Originally Posted by hllnwlz
I grew up in the OC. My parents bought their house (a 2-bedroom in a nice, no-frills, no-association neighborhood in South County) for $190K in 1991. Now it's about to sell for nearly a million and they're taking that cash straight to Hawaii. (Dad's a surfer, mom's a beach bum -- but not here. She hates the beaches here. Guess she was spoiled by their life on Kauai, pre-me.)
I agree with other posters that this is simply the law of demand at work. However, we have a serious problem on our hands. I'm a teacher, employed in Anaheim, and I make **** fine money for a twenty-something. Mmy husband and I together make about $120,000 a year. And yet we CAN'T AFFORD A HOUSE.
We aren't in debt. We have two car payments (necessary, since I commute to OC and he commutes to Marina Del Ray from the South Bay), but other than that, our net income could go straight to a mortgage. Last time I checked, the most we could qualify for (without one of those retarded I-have-to-have-this-house-even-though-I-really-can't-afford-it mortgages concocted by lenders who smilingly collect their commissions and then say, "Hey, it was all in print on the contract you signed. Boo-effing-hoo," when the interest rates take a tiny upward hop and the payment leaps $1000 skyward) was $450,000.

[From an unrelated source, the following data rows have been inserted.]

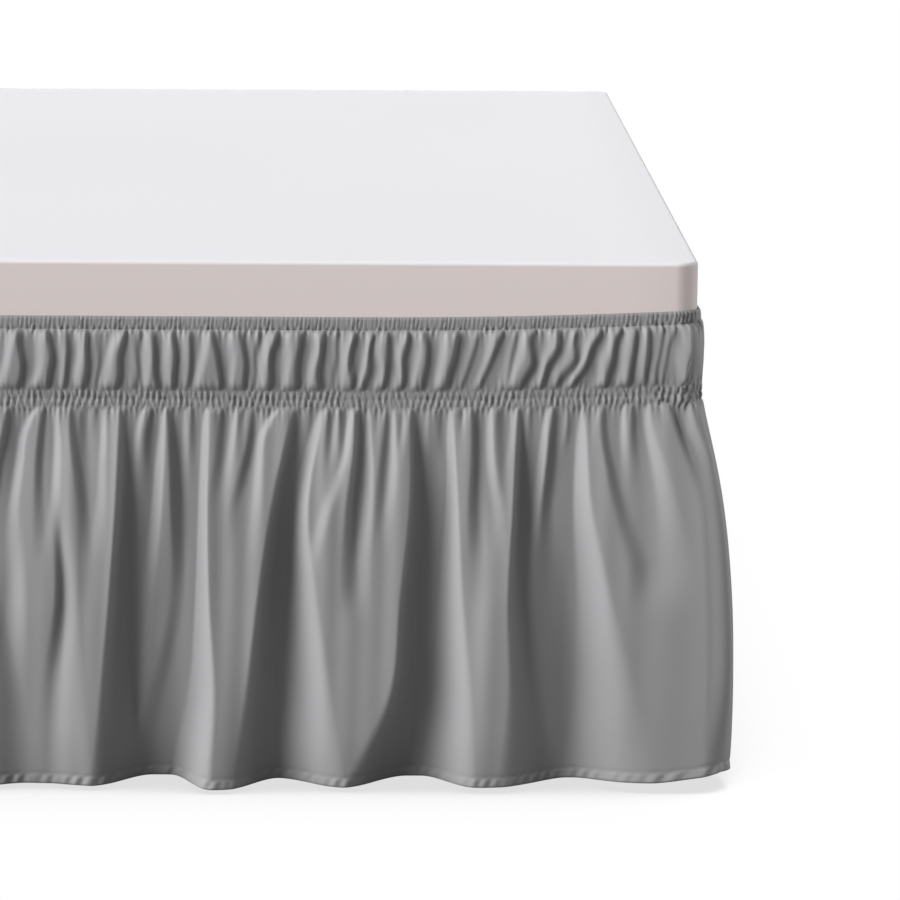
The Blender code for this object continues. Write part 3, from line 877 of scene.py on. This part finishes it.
# The drop in four lengths, which meet a little past the middle of each corner.
FOOT_COLUMN = 0.0042
TURN_COLUMN = 0.0012
SIDE_COLUMN = 0.0050
FOOT_END = 0.7641
foot_start = FOOT_END - STRAIGHT_X - CORNER_ARC
right_end = FOOT_END + STRAIGHT_Y + CORNER_ARC
head_end = right_end + STRAIGHT_X + CORNER_ARC
left_end = foot_start + OUTLINE_LENGTH
DROP_PANELS = (
    {"name": "drop_foot", "flat": (2.1, 0.375), "end": FOOT_END,
     "columns": (even_steps(foot_start, SHOWN_START, FOOT_COLUMN),
                 SHOWN_COLUMNS[SHOWN_COLUMNS < FOOT_END])},
    {"name": "drop_right_side", "flat": (2.7, 0.375), "end": right_end,
     "columns": (even_steps(FOOT_END, TURN_END, TURN_COLUMN),
                 even_steps(TURN_END, right_end, SIDE_COLUMN))},
    {"name": "drop_head", "flat": (2.0, 0.375), "end": head_end,
     "columns": (even_steps(right_end, head_end, SIDE_COLUMN),)},
    {"name": "drop_left_side", "flat": (2.7, 0.375), "end": left_end,
     "columns": (even_steps(head_end, left_end, SIDE_COLUMN),)},
)
for panel in DROP_PANELS:
    columns = np.append(np.concatenate(panel["columns"]), panel["end"])
    drop = cloth_strip(panel["name"], columns, drop_rows, place_drop)
    drop.data.materials.append(brushed_microfibre)
    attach(drop, "root")
    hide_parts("drop")


# ---- Floor, light and camera ---------------------------------------------------------------
# A plain white studio floor and surround. A large soft light stands to the front left, so the
# folds' left flanks are bright, a weaker one low on the right lights the side, and the white
# surround fills the rest. To the camera the floor glows white, with painted shade close under
# the hem.

FLOOR_SIZE = 40.0
FLOOR_BOUNCE = "7a7a7a"
SURROUND = 0.36

# The floor's painted contact shade: how far off the cloth shelters it, how open the floor is
# where the painted shade is full and where it ends, and how bright the full painted shade is.
CONTACT_REACH = 0.5
CONTACT_DARK = 0.42
CONTACT_LIGHT = 0.60
PAINTED_CONTACT_SHADE = 0.73

LAMPS = (
    {"name": "key softbox", "towards": (-0.88, -0.38, 0.36), "strength": 5.5, "spread": 45},
    {"name": "side softbox", "towards": (1.00, 0.18, 0.05), "strength": 2.6, "spread": 40},
)

# The camera stands off the foot of the bed, right of its middle, and looks a little down.
CAMERA_PLACE = (0.5399, -4.0241, 0.9042)
CAMERA_DOWN = math.radians(10.873)
CAMERA_LEFT = math.radians(0.216)
CAMERA_ROLL = math.radians(0.276)
CAMERA_SENSOR = 36.0
CAMERA_LENS = 129.13

mesh = bpy.data.meshes.new("studio_floor")
ground = bmesh.new()
bmesh.ops.create_grid(ground, x_segments=1, y_segments=1, size=FLOOR_SIZE / 2)
ground.to_mesh(mesh)
ground.free()
floor = bpy.data.objects.new("studio_floor", mesh)
bpy.context.scene.collection.objects.link(floor)
white_floor, tree, shader = new_finish("white studio floor", Roughness=0.9)
# To the camera the floor is a white glow darkened by painted shade close under the hem, worked
# out from how sheltered each spot is.
rays = add_node(tree, "ShaderNodeLightPath")
shelter = add_node(tree, "ShaderNodeAmbientOcclusion", {"Distance": CONTACT_REACH})
painted_floor_shade = add_node(tree, "ShaderNodeMapRange", {"Value": shelter.outputs["AO"],
                                            "From Min": CONTACT_DARK, "From Max": CONTACT_LIGHT,
                                            "To Min": PAINTED_CONTACT_SHADE, "To Max": 1.0})
seen = add_node(tree, "ShaderNodeMath", {"Value": rays.outputs["Is Camera Ray"],
                                         "Value_001": painted_floor_shade.outputs["Result"]},
                operation="MULTIPLY")
dull = add_node(tree, "ShaderNodeMix", {"Factor_Float": rays.outputs["Is Camera Ray"],
                                        "A_Color": linear(FLOOR_BOUNCE),
                                        "B_Color": (0.0, 0.0, 0.0, 1.0)}, data_type="RGBA")
tree.links.new(dull.outputs["Result"], shader.inputs["Base Color"])
shader.inputs["Specular IOR Level"].default_value = 0.0
shader.inputs["Emission Color"].default_value = (1.0, 1.0, 1.0, 1.0)
tree.links.new(seen.outputs["Value"], shader.inputs["Emission Strength"])
mesh.materials.append(white_floor)

world = bpy.data.worlds.new("white surround")
world.use_nodes = True
tree = world.node_tree
backdrop = tree.nodes["Background"]
backdrop.inputs["Color"].default_value = (1.0, 1.0, 1.0, 1.0)
rays = add_node(tree, "ShaderNodeLightPath")
seen = add_node(tree, "ShaderNodeMapRange", {"Value": rays.outputs["Is Camera Ray"],
                                             "To Min": SURROUND, "To Max": 1.0})
tree.links.new(seen.outputs["Result"], backdrop.inputs["Strength"])
bpy.context.scene.world = world

for kind in LAMPS:
    lamp = bpy.data.lights.new(kind["name"], "SUN")
    lamp.energy = kind["strength"]
    lamp.angle = math.radians(kind["spread"])
    softbox = bpy.data.objects.new(kind["name"], lamp)
    bpy.context.scene.collection.objects.link(softbox)
    softbox.rotation_euler = Vector(kind["towards"]).to_track_quat("Z", "Y").to_euler()

lens = bpy.data.cameras.new("camera")
lens.sensor_width = CAMERA_SENSOR
lens.lens = CAMERA_LENS
camera = bpy.data.objects.new("camera", lens)
bpy.context.scene.collection.objects.link(camera)
turned = (Matrix.Rotation(CAMERA_LEFT, 4, "Z")
          @ Matrix.Rotation(math.pi / 2 - CAMERA_DOWN, 4, "X")
          @ Matrix.Rotation(CAMERA_ROLL, 4, "Z"))
camera.matrix_world = Matrix.Translation(CAMERA_PLACE) @ turned
bpy.context.scene.camera = camera
bpy.context.scene.view_settings.view_transform = "Standard"
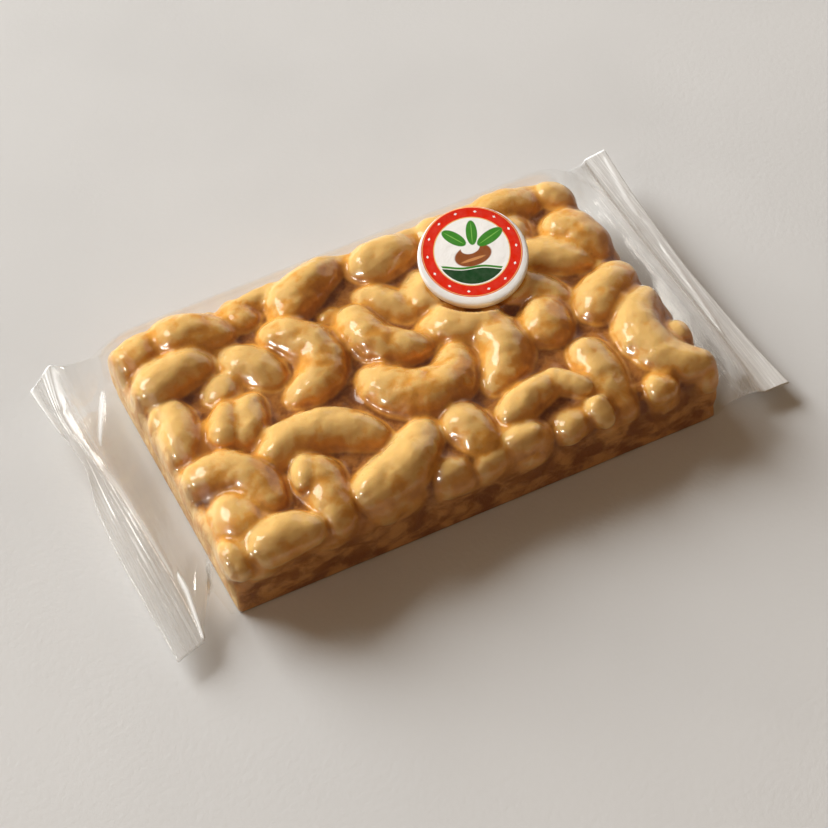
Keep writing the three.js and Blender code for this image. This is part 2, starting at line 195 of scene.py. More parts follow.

Now, I don't know where y'all are looking but there are no houses (except in sketchy neighborhoods) I'd want to raise kids in for that dollar amount available. I imagine there will be at some point in the next few years and maybe that's reason enough to stay. But why would the prices drop significantly when -- as many of you have pointed out -- there are plenty of people here who are dumb enough to pay $600,000 for an ugly 900 sq. ft. two-bedroom condo in Redondo? (Oooh, that rhymed!) Oh, and then pay the $300 association fee that goes with that condo?
So, I'm supposed to raise my two kids and our dog (and my husband) in a condo, with no yard for them to play in and probably not enough room for each of them to have their own bedroom when they reach puberty? If we do somehow miraculously manage to get hold of a house in an okay neighborhood, it will be a major fixer-upper, and I'll have to use all my skills from growing up a contractor's daughter and being a good reader of how-to manuals to piece together a home out of that. In my parent's house, that process has taken 12 years of near-constant renovation.
Ummm... no thanks.
As if the schools we have down here don't suck enough already, what's going to happen when the older teachers who own homes now retire and the newer ones realize that on their salaries, unless they marry extremely wealthy individuals, they will never own a home? If they're smart enough, and if they like snowboarding and mountain-biking (and realize that there's a requisite three-hour drive to get to a mountain through LA traffic) more than they like surfing (like I do), they're getting the hell outta here.
It's either Tahoe or Denver, mes amie. Yes, I'll take a $9000 pay hit, but a 5 bedroom, 3 bath, 2300 square foot house in Denver costs, oh, $275,000. My kids will have grass, and other kids who will play with them in the neighborhood streets, where it will be safe for them to have a game of roller hockey or ride their bikes without fear of being run-down by some poor road-raging schmo who just spent two hours on the freeway trying to get home the 17 miles from Santa Monica to the South Bay.
So guess what that leaves all of the parents that are still here? Junk public schools with dumb "I'm-doing-my-job-and-my-job-only" teachers.
What about new cops?
And firefighters?
What about the architects and the engineers and the interior designers who ONLY make $80,000 (boo-hoo) a year?
What about the nurses?
The General Practitioners?
The accountants?
How the heck are they going to afford to live their lives here?
Bottom line, ladies and gentlemen, I have NO IDEA. If anyone can explain this to me, I'd be glad to hear it.